Friday 24 July 2009

A job.

The first climbing magazine I bought had Joe Brown on the front, and I bought it because it was the first climbing magazine I’d ever seen. It was a copy of High and everything I knew about the climbing scene was contained within its pages. Joe was climbing Right Unconquerable again, except this time he was coloured in. I remember looking at the black and white photos of the first ascent, and thinking ‘wow’ about the whole thing, even though I didn’t know where it was. It was important, I knew that much. In front of Joe’s face, underneath the clingy plastic wrapper, was a Power Bar. This is what I have to eat from now on, I assumed. I have tried to make it as a climber who doesn’t eat Power Bars, since that first taste and the five-minute-chew which followed.

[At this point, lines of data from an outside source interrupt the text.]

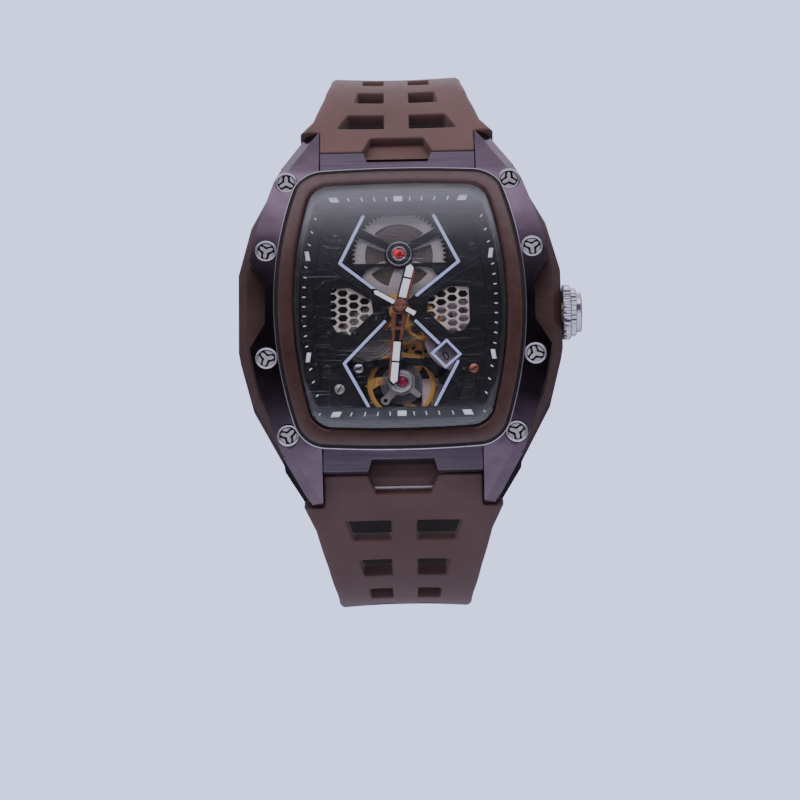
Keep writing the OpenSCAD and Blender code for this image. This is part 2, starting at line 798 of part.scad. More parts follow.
module balance_wheel() upright() color("#c9982f")
    translate([balance_at[0], balance_at[1], 0]) {
        z = plate_top + 1.75;
        difference() {
            disc(balance_r, z, 0.4, fn = 96);
            crossings(3, 0.9, balance_r - 0.45, z, 0.4, 0.5, 30);
        }
        for (a = [0:30:330])
            rotate(a)
                translate([balance_r - 0.05, 0, z + 0.2])
                    rotate([0, 90, 0])
                        cylinder(r = 0.15, h = 0.3, $fn = 12);
        disc(0.3, plate_z, arbor_top - plate_z, fn = 32);
        disc(0.55, plate_top + 0.6, 0.3, fn = 32);
        disc(0.6, z + 0.3, 0.65, fn = 32);
    }

module hairspring() upright() color("#9aa0b0") {
    echo(hairspring_gap = spiral_gap(0.56, 0.1));
    translate([balance_at[0], balance_at[1], 0])
        spiral(0.6, 0.56, 4.2, 0.1, 0.12, plate_top + 2.5);
}

module balance_bridge() upright() color("#17161b") {
    knee = [0, -6.4];
    difference() {
        union() {
            disc(1.75, bridge_z, bridge_t, balance_at);
            arm(knee, balance_at, 1, 1.2, bridge_z, bridge_t);
            disc(0.68, bridge_z, bridge_t, knee, 32);
            for (p = balance_posts()) {
                arm(p, knee, 1.3, 1.1, bridge_z, bridge_t);
                disc(0.95, bridge_z, bridge_t, p, 32);
            }
        }
        disc(1.35, bridge_z - 1, 3, balance_at);
    }
    for (p = balance_posts())
        post(p, bridge_z + 0.1);
}

module balance_jewel() upright() color("#8a1030")
    jewel_setting(balance_at, bridge_z, 1.35 - 0.02, bridge_t + 0.35);

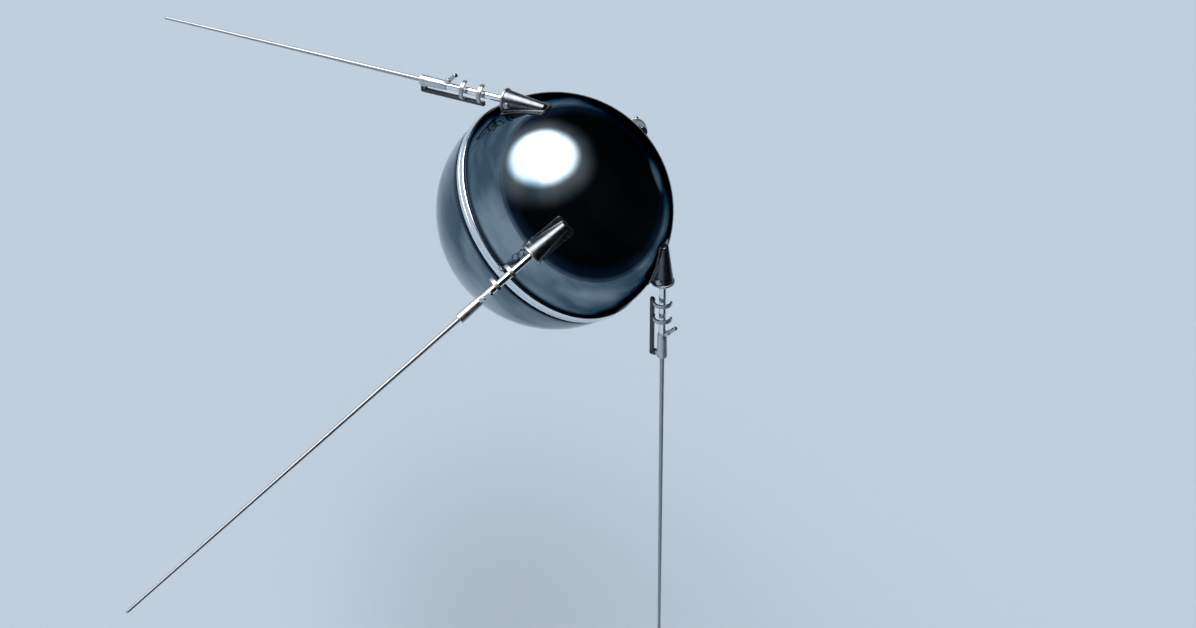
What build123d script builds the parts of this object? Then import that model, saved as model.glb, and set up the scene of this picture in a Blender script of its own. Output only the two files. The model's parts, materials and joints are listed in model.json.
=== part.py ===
"""Small spherical satellite with four sprung whip antennas, in millimetres.

The origin is the centre of the sphere. +Z points through the nose of the front half, and the whips
trail towards -Z. Each antenna stands in a half plane at its own azimuth about Z.

Each antenna is modelled in its own frame, which place() sets on the sphere: x runs along the rod
towards the tip, z points away from the sphere, y is square to both, and the origin is the point where
the rod's line touches the sphere. Distances "along" are measured on that x.
"""

from build123d import *
from math import cos, radians, sin, sqrt
import os

# Sphere: two welded half shells bolted at the equator, and a polished heat shield over the front half
SPHERE_RADIUS = 290.0
SHELL_WALL = 2.0
SHIELD_WALL = 1.0
CURVED_GAP = 0.3

# Equator joint: a rounded rim on each half, with a groove between the rim and the sphere
RIM_CREST = 4.0
RIM_EDGE = 0.5
RIM_HALF_WIDTH = 12.5
GROOVE_WIDTH = 8.5
GROOVE_DEPTH = 6.5
NECK_WALL = 2.5
FLANGE_WALL = 8.0
FLANGE_REACH = 28.0

# Battery and radio: one plain eight-sided block on a plate that lies on the front flange
BLOCK_RADIUS = 165.0
BLOCK_HEIGHT = 230.0
BLOCK_SIDES = 8
PLATE_WALL = 6.0
PLATE_CLEARANCE = 5.0

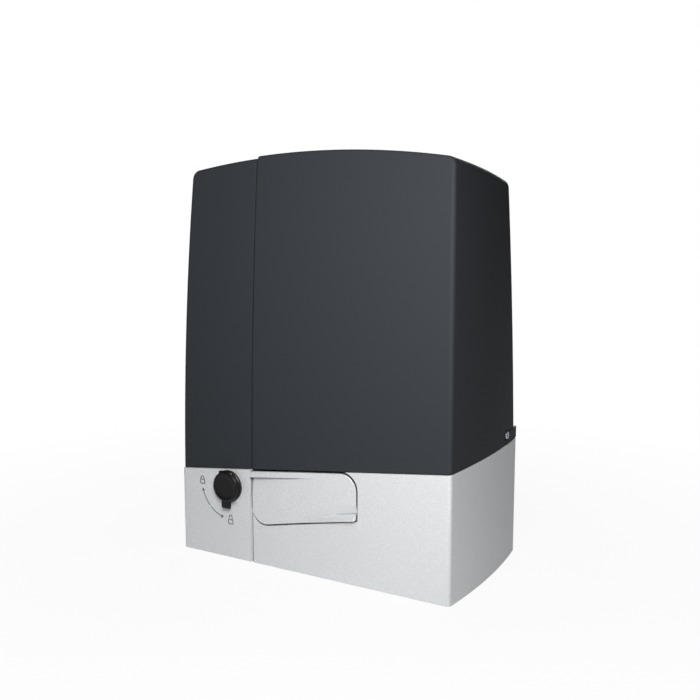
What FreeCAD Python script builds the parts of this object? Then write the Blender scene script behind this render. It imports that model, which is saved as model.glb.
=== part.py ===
"""Sliding gate operator: a cast base that is also the gear case, a motor on a worm and wheel,
a toothed pinion at the back, a manual release at the front and a lift-off moulded cover.

Frame: X to the right seen from the release side, Y from the front face to the pinion, Z up.
The origin is the centre of the four floor slots, on the underside of the base. Millimetres."""

import FreeCAD, Part
import math
import os
import re
import Sketcher

Vector = FreeCAD.Vector
doc = FreeCAD.newDocument("sliding_gate_operator")
sheet = doc.addObject("Spreadsheet::Sheet", "sizes")

SIZES = {
    "Envelope of the base and cover": {
        "half_depth": 74, "front_half_width": 132.6, "rear_half_width": 124, "side_bow": 590,
        "base_top": 112, "wall": 4, "floor_plate": 6, "corner_front": 3, "corner_rear": 2,
        "seam_mid": 88.7, "seam_angle": 6.65, "seam_gap": 0.6,
        "groove_left": -57.2, "groove_right": -54.8, "groove_deep": 1.5,
    },
    "Moulded cover": {
        "cover_wall": 3, "cover_step": 1.5, "cover_low": 50, "cover_high": 372,
        "front_bow": 3385, "front_bow_start": 40, "taper_bow": 5900, "taper_start": 40,
        "crown_height": 351.5, "crown_at": 17, "crown_bow": 760, "fall_bow": 1800, "fall_start": 0.105,
        "rear_lean": 0.058, "rear_lean_start": 104, "rear_inset": 2.8, "edge_round": 8, "front_edge": 3,
        "boss_front": 40, "boss_rise": 10.5, "screw_rise": 8, "notch_half": 48, "notch_top": 155,
    },
    "Fixing to the ground": {
        "slot_x": 98, "slot_y": 52, "slot_length": 26, "slot_wide": 11,
        "jack_x": 116, "jack_y": 62, "jack_bore": 4.1, "jack_radius": 4, "jack_boss": 8, "jack_top": 24,
        "entry_x": -85, "entry_y": -20, "entry_hole": 15, "entry_bore": 9,
    },
    "Gear case and output": {
        "shaft_z": 70, "wheel_y": 5, "case_left": -60, "case_right": 80, "case_front": -24,
        "case_back": 58, "case_top": 121, "case_wall": 6, "sump": 20, "chamber_front": -12,
        "chamber_back": 31, "tongue_half": 46, "tongue_top": 118,
        "wheel_module": 2.8, "wheel_teeth": 30, "wheel_wide": 16, "wheel_outer": 44, "wheel_root": 38.4,
        "worm_x": 55, "worm_outer": 15, "worm_root": 10, "worm_turns": 6, "worm_low": 43.6,
        "pinion_module": 4, "pinion_teeth": 17, "pinion_front": 84, "pinion_wide": 28,
        "shaft_front": 8.5, "shaft_rear": 10, "shaft_wheel": 14, "shaft_clutch": 12,
        "front_bearing": 17.5, "rear_bearing": 23.5, "flange_radius": 43, "flange_thick": 6,
        "running_fit": 0.05,
    },
    "Motor": {
        "lid_top": 133, "motor_half": 45, "tie_at": 38, "motor_radius": 45, "motor_top": 238,
        "motor_wall": 4, "stator_inner": 26, "rotor_radius": 25.2, "rotor_low": 152, "rotor_high": 222,
        "worm_shaft": 8.5, "worm_foot": 7.5, "worm_bearing_low": 16, "worm_bearing_high": 20,
    },
    "Manual release": {
        "lever_left": -54.8, "lever_right": 48.8, "lever_front": -74.6, "lever_thick": 2.6,
        "lever_gap": 1.3, "lever_low": 55.2, "lever_slope": 0.212, "lever_round": 14, "lip_proud": 4.2,
        "hinge_x": -22, "hinge_y": -68, "hinge_pin": 2.5, "knuckle": 4, "pocket_left": -60,
        "pocket_right": 51.5, "pocket_low": 32.7, "pocket_back": -33, "pocket_wall": 3, "rod_z": 24, "rod_radius": 3.5,
        "rod_front": -61.6, "rod_back": 40, "rod_travel": 6, "cam_low": 5, "cam_high": 11,
        "lock_x": -80.4, "lock_z": 64.5, "bezel_radius": 13.9, "barrel_radius": 10.5,
        "plug_radius": 8, "cap_radius": 13.3, "cap_thick": 3.2, "bezel_proud": 2.6, "cap_pivot_z": 12.3,
    },
    "Electrics": {
        "board_left": -118, "board_right": -2, "board_low": 130, "board_high": 290, "board_back": -44,
        "capacitor_x": -92, "capacitor_y": 18, "capacitor_radius": 18, "capacitor_top": 88,
        "limit_half": 46, "limit_front": 60, "limit_back": 78, "limit_low": 118.2, "limit_top": 152,
        "limit_pivot": 136,
    },
}
NAMES = {name for group in SIZES.values() for name in group}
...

I guess it’s worked, because about 11 years since my first purchase, I am standing in a newsagent secretly reading a copy of Climber. Reading it because I am one, I guess, and reading it secretly because I spent all my pocket money on going to the Alps. John Horscroft has been going out to lunch to write his column for longer than I’ve even been climbing, and he’s finally saying his farewells from the slot under the back jacket. And I’m going to replace him, with a short interview column. It feels weird. For the first time, it hits home that I actually might be a writer, that it isn’t just a pipe dream any more.


I put the magazine back on the shelf and buy some fruit pastilles, to show the shopkeeper I know it’s not a library.